Bill Sienkiewicz started off as a Neal Adams clone, but quickly found his own path as he found other influences to infuse into his work. He brought in a level of expressionism and madness that make his pages both frantic and fascinating. He took the "New Mutants" in a direction I'd never have thought possible. His pages are scribbled on and splattered with ink and scraped with a blade and cut up and pasted together. Painted pages have wallpaper attached and computer components taped on and odds and ends glued into place. His drawings are an explosion of textures and shapes. Bill innovates and his imitators are legion. He's as unpredictable as they come.
Ashley Wood is astounding as well. His work shares similarities with Sienkiewicz, but he goes off in different directions. I find his work to be similarly engaging and unpredictable. His women are astounding and his design is superb. His color choices and compositions are amazing and I can't get enough of his work. Ash drew "Automatic Kafka" for Wildstorm and "Hellspawn" for Image Comics and a number of books over at IDW.
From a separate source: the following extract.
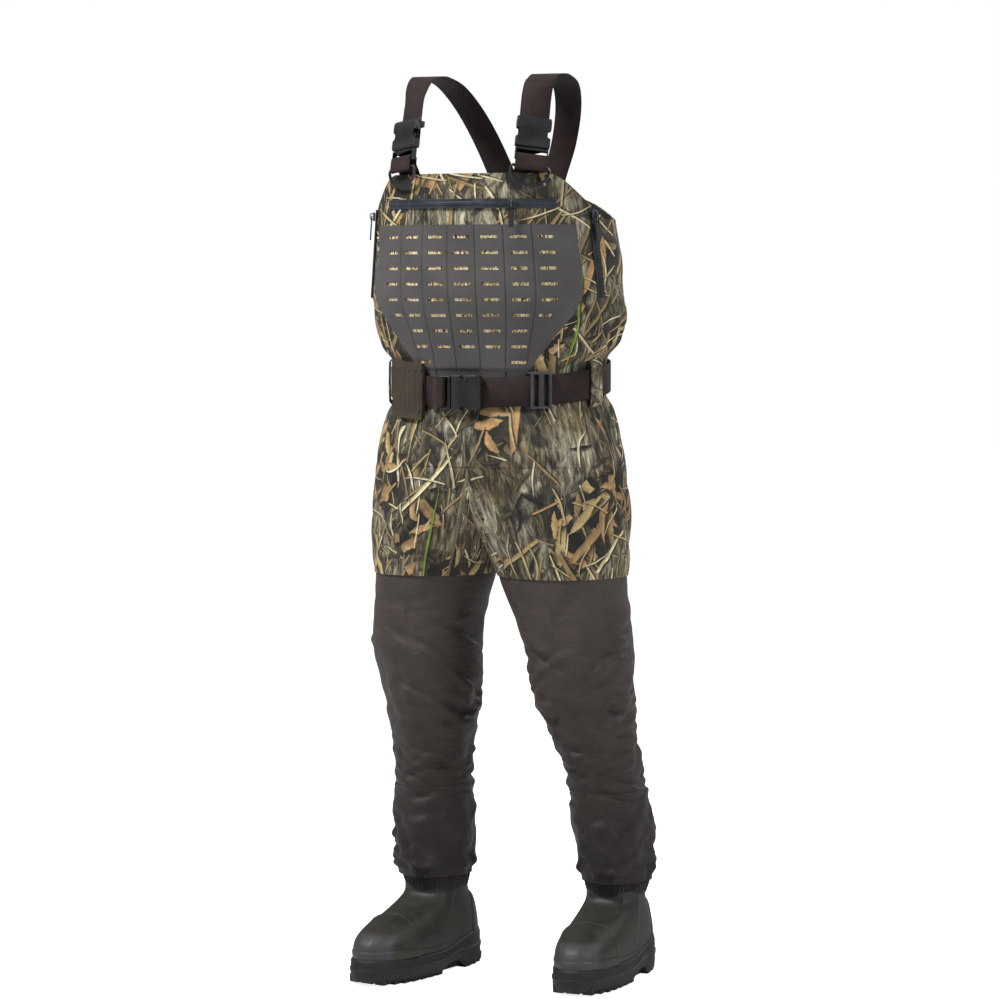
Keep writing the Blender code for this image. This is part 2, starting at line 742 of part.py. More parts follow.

These are just a handful of guys whose works continue to amaze and inspire me. There are, of course, countless others that I could have (and perhaps should have) added to this list.
I'm trying, I really am, to be that kind of artist, but all too often I find myself settling for the safe and the expected. Whenever things start getting too conventional I'll make an effort to take things in a different direction…to be the kind of artist that might inspire somebody else.